In spite of decades of research and numerous attempts to introduce GMCCs into farmers’ fields, GMCCs never made it mainstream in Africa. Some reasons for this keep coming back.

Unavailability of seeds is the number one reason farmers do not adopt GMCCs. How could they? They simply cannot get the seeds easily when they need them. Or, if seeds are available, prices are prohibitively high. Also, there is not enough easy-to-understand documentation that would allow farmers to educate themselves on which GMCC to grow, how, when and where (and where to source the seeds).

Lack of good knowledge can have some unpleasant consequences. Some GMCCs, such as Mucuna pruriens (velvet bean, see photograph), grow quite vigorously and can suppress the main crop if planted too early.
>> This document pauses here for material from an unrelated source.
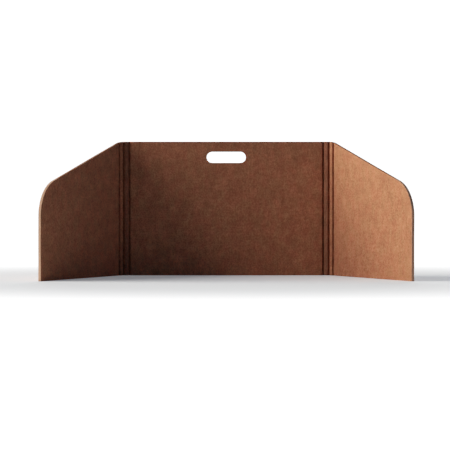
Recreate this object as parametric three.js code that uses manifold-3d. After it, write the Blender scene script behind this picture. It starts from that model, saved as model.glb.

Other GMCCs, like Desmodium (a Fabaceae), are not that easy to establish, and management requires some experience.

An ‘ocean’ of a Mucuna pruriens GMCC field

An ‘ocean’ of a Mucuna pruriens GMCC field

Desmodium (green broad-leaf plants) planted together with Brachiaria grass; establishment of a good groundcover with Desmodium can be a problem.

Many of the GMCCs, like Mucuna, Desmodium, Canavalia, Lablab, Stylosanthes, and Aeschynomene are tasty to livestock. In areas where livestock movement is not restrained, especially in the dry season where many GMCCs continue to cover the soil, farmers risk losing all invested effort to somebody else’s freely roaming animals.

Farmers are busy folks. Time is usually a scarce good, and any extra crop added – GMCCs included – means more work. If GMCCs require a lot of attention in peak labor times, they will not rank high on farmers’ to do.

In view of the investments (time to plant and manage, money to buy seeds) needed to grow GMCCs, smallholder farmers in the past did not appreciate GMCCs that didn’t provide an additional benefit other than “only” soil fertility. Dual- or even triple-purpose crops, such as pigeon pea (see photograph), are usually more popular amongst farmers than crops that provide only soil fertility benefits.

Dr. Jonas Doussa (INRAB, Benin) next to 1-year-old pigeon pea field

Many GMCCs, like (flowering) Mucuna pruriens, are dual-purpose: they provide green manure, and their seeds can also be harvested and consumed (Mucuna requires some processing first)

All of this combined – can’t buy the seeds, don’t know how to manage the plants, have no time for this, can’t eat it or feed it to my animals! – made GMCCs rather unpopular in the past.

So, what has changed and why do GMCCs deserve a second chance?

The severity of soil degradation and the associated loss of productivity have worsened over the years. With soils steadily being degraded, many farmers are now starting to recognize that business-as-usual farming risks failure. Yields are no longer what they used to be, and mineral fertilizer alone does not do the trick anymore. Farmers, more than ever, see the urgency to invest in practices that increase soil fertility.

The impact of climate change has become tangible. Weather has become quite unpredictable; rains come late, and then too little or too much at once. Protecting soils from erosion, assuring that rainwater infiltrates rather than runs off, and that soils maintain the capacity to store water are becoming crucial thins for farmers to consider if they are to cope with climate change. GMCCs provide such a service. If dual-purpose, they also help diversify and reduce risk.

Political will and related tangible action and impact on the ground are on the rise. For some years now already, soils have been back on the international agenda. For example, the program on Soil Protection and Rehabilitation for Food Security is endorsed by the German Federal Ministry for Economic Cooperation and Development (BMZ) and implemented by GIZ and partners in six countries. The UN’s Sustainable Development Goal 15 (Life on Land), and in particular Goal 15.3 – combat desertification, restore degraded land and soil – is another example of the world recognizing the issue of soil degradation and investing significant resources to turn the tide.

Dr. Firmin Amadji (Sol Consult Africa, left) and Professor Rodrigue Diogo (University of Parakou, Benin, right) discussing the individual advantages of various Brachiaria grass species as livestock feed.

Finally, governments, scientists and development organizations have learned a lesson or two over the past decades. Nowadays, the majority of projects that address sustainable intensification of agriculture are carried out in a participatory manner rather than acting top-down. Initiatives recognize the importance of embracing the complexity of agricultural systems, and their dependency on healthy environments and healthy soils. They also deal with the importance of tradeoffs and constraints that had kept farmers from picking up more sustainable ways of cropping their lands.

What goes around comes around. And hopefully this time around GMCCs are here to stay.

Farmers and a team of scientists from CIAT and GIZ ProSol in a Mucuna field near Kandi in northern Benin.